The middle class, which voted largely for him in 2018, bangs pans and pots almost every day at 8 pm with the shouts of “Fora Bolsonaro” (Bolsonaro, get out). There is a perception in Brasilia that Bolsonaro is making a gamble by sharing fake news against social isolation and attacking governors for creating chaos that, he believes, will strengthen him politically.
By Florência Costa
Brazil is living a nightmare that is getting scarier by the day. The country is facing huge problems on three fronts: the Coronavirus pandemic that has already killed more than 300 people; a fast-unfolding political crisis; and a recession that may sink the economy. To make the situation worse, Brazil’s President Jair Bolsonaro has been mocking the disease, provoking low-income workers to go back to work and threatening to cancel the quarantine mandated by state governors. Bolsonaro, who was suspected of having the infection, refused to self-isolate himself. But, politically, he is completely isolated. By denying the seriousness of the pandemic, he has also become a global pariah, with international media calling him a “danger to Brazil”. As the world battles the virus, Bolsonaro has been busy making insensitive comments and spreading fake news to push his agenda of “reopening the economy”.
In a brazen move this week, Bolsonaro distorted the statement of WHO chief TedrosAdhanom Ghebreyesus to claim that he was in favour of “workers return to work”. In fact, Ghebreyesus had asked governments to “take care of workers financially so they could stay home”. Twitter deleted a couple of tweets from Bolsonaro because they “contributed to spreading misinformation” about COVID-19 situation.
But that hasn’t restrained the Brazilian president. In recent days, he has delivered speeches on national television, calling Coronavirus nothing but “gripezinha” (a little cold) and urging workers to return for work. As most state governors and mayors take actions against the spread of disease, Bolsonaro is becoming insecure as he fears a big challenge from one of them to his candidacy in the 2022 election. Also, he is under pressure from the business groups who had backed his election in 2018.
Ever since the crisis started, Bolsonaro has been sabotaging his own health minister, Luiz Henrique Mandetta, a doctor who has adopted all WHO recommendations. The president of Brazil is himself undermining the fight against coronavirus, said the president of the House of Representatives, Rodrigo Maia. In the middle of this crisis, Bolsonaro’s relations with the Legislature and Judiciary have come under strain.
As world leaders take charge of the situation in their countries, Bolsonaro has been busy playing cat-and-mouse games with his own ministers. Every time, Bolsonaro tells Brazilians that they shouldn’t be socially isolated, Mandetta opposes him on television. As per reports coming from Brasília, the president wants to get rid of Mandetta, but the health minister has refused to quit. Bolsonaro has so far not fired Mandetta, fearing a public backlash as the health minister enjoys a strong support among the Brazilians.

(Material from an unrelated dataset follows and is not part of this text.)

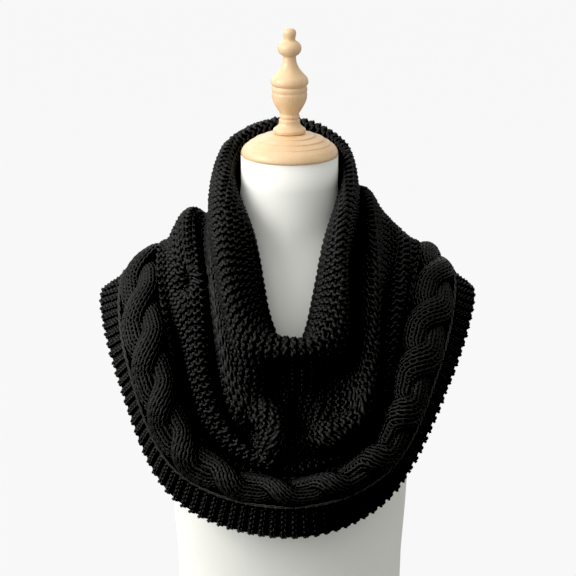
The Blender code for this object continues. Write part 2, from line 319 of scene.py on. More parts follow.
# where the short ridges end, in stitches from the tucked edge: (part of the way round, stitches)
SHORT_ENDS = ((0, 18.2), (0.1, 17), (0.3, 17.4), (0.5, 17), (0.62, 18), (0.72, 17), (0.88, 15.6), (1, 18.2))
FINE = 8  # table cells in a stitch
row_number = np.arange(ROWS)
short = row_number % SHORT_EVERY >= SHORT_EVERY - SHORT_ROWS
end_of = np.interp(row_number / ROWS, *zip(*SHORT_ENDS))
stitch_axis = np.arange(BODY_STITCHES * FINE + 1) / FINE
opening = np.clip((stitch_axis[None] - end_of[:, None]) / CLOSE_UP, 0, 1)
room = np.where(short[:, None], opening**2 * (3 - 2 * opening), 1.0)
before = np.concatenate([np.zeros((1, room.shape[1])), np.cumsum(room, axis=0)])
centre = (before[:-1] + room / 2) / before[-1]
there = room > LEAST_ROOM


def gap_to(step):
    """How far each row is from the next one that is really there, up or down. Past a short ridge, that is
    the third row on."""
    gap = np.zeros_like(centre)
    for hop in (1 + SHORT_ROWS, 1):
        shifted = np.roll(centre, -hop * step, axis=0)
        distance = (shifted - centre) * step % 1.0
        found = np.roll(there, -hop * step, axis=0)
        gap = np.where(found | (hop > 1), distance, gap)
    return gap


gap_up, gap_down = gap_to(1), gap_to(-1)
print("ridges at the hem", ROWS // 2, "and in the roll", int((~short).sum()) // 2)

# %% [markdown]
# One stitch is one loop of yarn. Seen flat, the yarn of a row is a wave whose heads and feet are wider than
# its necks, and it dives in front of and behind its neighbours: three times a stitch in garter, where every
# other row is turned over, and twice in smooth stocking stitch. One formula gives the flat shape of both.

# %% The shape of a loop
# places along one loop, from foot to foot
GARTER_ANGLES = np.radians((-180, -142, -112, -68, -38, 0, 38, 68, 112, 142))
SMOOTH_ANGLES = np.radians((-180, -144, -98, -50, 0, 50, 98, 144))
# how far the yarn comes to the front, in dives, at angles from the head (0) to the foot (180)
FRONT_AT = np.radians((0, 38, 68, 112, 142, 180))
FRONT = (1.5, 0.5, -1.0, 0.8, -0.8, -1.2)
GARTER_WIDE, SMOOTH_WIDE = 0.82, 1.45  # how much wider the heads are than the necks
LOOP_HALF = 0.93  # half a loop's height, in rows


def wave(count, angles, wide):
    """Angles, places in stitches and stitch numbers along a run of stitches."""
    angle = np.concatenate([np.tile(angles, count), angles[:1]])
    number = np.concatenate([np.repeat(np.arange(count), len(angles)), [count]])
    along = number + 0.5 + (angle + wide * np.sin(2 * angle)) / (2 * math.pi)
    return angle, along, number


print("points in one loop: garter %d, smooth %d" % (len(GARTER_ANGLES), len(SMOOTH_ANGLES)))

# %% One row of garter stitch
GARTER_DIVE = {"body": 1.5 * MM, "hem": 2.3 * MM}
# how high the ridges stand: (stitches, mm)
RIDGE_RISES = {
    "body": ((0, 3, 6, 9, 12, 17, 23, 33), (0.6, 0.6, 1.7, 1.7, 1.4, 1.5, 1.5, 1.4)),
    "hem": ((0, 6), (2.4, 2.4)),
}
RIDGE_FLAT = {"body": 0.6, "hem": 1.5}  # under 1, a ridge has a broad top and steep sides
YARN = {"body": 2.7 * MM, "hem": 2.1 * MM}  # radius; the hem is worked a little tighter
OUTWARD = {"body": 0.9 * MM, "hem": 0.2 * MM}  # the loops stand a little outside the sheet's middle
DEEPEST = {"body": -1.3 * MM, "hem": -3.5 * MM}  # behind the sheet, the yarn's middle goes no deeper
UNEVEN_HEIGHT, UNEVEN_LIFT = 0.05, 0.12 * MM  # hand knitting: no two loops are quite alike
rng = np.random.default_rng(7)


def garter_run(row, stretch, start, end, stitches):
    """The yarn of one garter row from stitch start to stitch end."""
    angle, along, number = wave(end - start, GARTER_ANGLES, GARTER_WIDE)
    along = along + start
    last = centre.shape[1] - 1
    column = np.clip(along * FINE, 0, last) if stretch == "body" else np.full(len(along), float(last))
    low = np.floor(column).astype(int)
    high = np.minimum(low + 1, last)

    def read(table):
        return table[row, low] + (table[row, high] - table[row, low]) * (column - low)

    wobble = rng.normal(0, UNEVEN_HEIGHT, end - start + 1)[number]
    height = LOOP_HALF * (1 + wobble) * np.cos(angle)
    part = read(centre) + height * np.where(height > 0, read(gap_up), read(gap_down))
    front = np.interp(np.abs(angle) if row % 2 == 0 else math.pi - np.abs(angle), FRONT_AT, FRONT)
    ridge = np.cos(math.pi * (row + height - 0.5))
    rise = np.interp(along, *RIDGE_RISES[stretch]) * MM
    lift = GARTER_DIVE[stretch] * front + rise * np.sign(ridge) * np.abs(ridge) ** RIDGE_FLAT[stretch]
    lift = lift + OUTWARD[stretch] + rng.normal(0, UNEVEN_LIFT, end - start + 1)[number]
    return on_sheet(part, stretch, along / stitches, np.maximum(lift, DEEPEST[stretch]))


sample, _ = garter_run(40, "hem", 0, HEM_STITCHES, HEM_STITCHES)
print("yarn in one hem row: %.0f mm" % (np.linalg.norm(np.diff(sample, axis=0), axis=1).sum() / MM))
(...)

According to a survey released on April 3, Mandetta’s approval rating was more than double of Bolsonaro’s.
But Bolsonaro continues to harm the healthcare efforts to contain the outbreak. On April 1, Bolsonaro posted a video of a common man in a big market shouting that there was already a “shortage of products because people are not going out to work”. But shortly afterwards, TV reports showed that this one fake news spread by the president to create panic among the citizens.
The pandemic has caused an unprecedented political crisis in Brazil as the president openly fights with state governors, who are working hard to contain the spread. Almost every day, Bolsonaro attacks state governors, especially JoãoDória of São Paulo, the biggest and wealthiest state in Brazil which has the most cases of Covid-19. The fact that the virus has already killed 333 people and infected 8,165 in Brazil (until April 3) matters little to the president of the world’s fifth-biggest country.
But Bolsonaro’s political capital is fast vanishing. The middle class, which voted largely for him in 2018, bangs pans and pots almost every day at 8 pm with the shouts of “Fora Bolsonaro” (Bolsonaro, get out). There is a perception in Brasilia that Bolsonaro is making a gamble by sharing fake news against social isolation and attacking governors for creating chaos that, he believes, will strengthen him politically.
The third front of the Brazilian crisis is the economic front. The Brazilian economy, already in doldrums, has been badly hit by the pandemic. Since the crisis began, the Brazilian stocks have plummeted to the ground, the dollar gone through the roof and investors have fled the country. With job losses and increasing poverty, the situation will only get worse and Brazil’s ultra-neoliberal finance minister Paulo Guedes has shown little imagination to arrest the slump. To make the gloomy scenario even worse, the aid announced by the government to low-income workers took a long time to be officially signed by the President due to bureaucratic hurdles.
A real test of a country – and its leadership – comes during a crisis. Brazil has shown its resolve to fight the pandemic. But the president has abandoned his people. Brazil, right now, is like a rudderless ship sailing through a perfect storm.
(The author is a freelance journalist based in São Paulo. She was a correspondent for the O Globo newspaper in India between 2006 and 2012. Views expressed are personal.)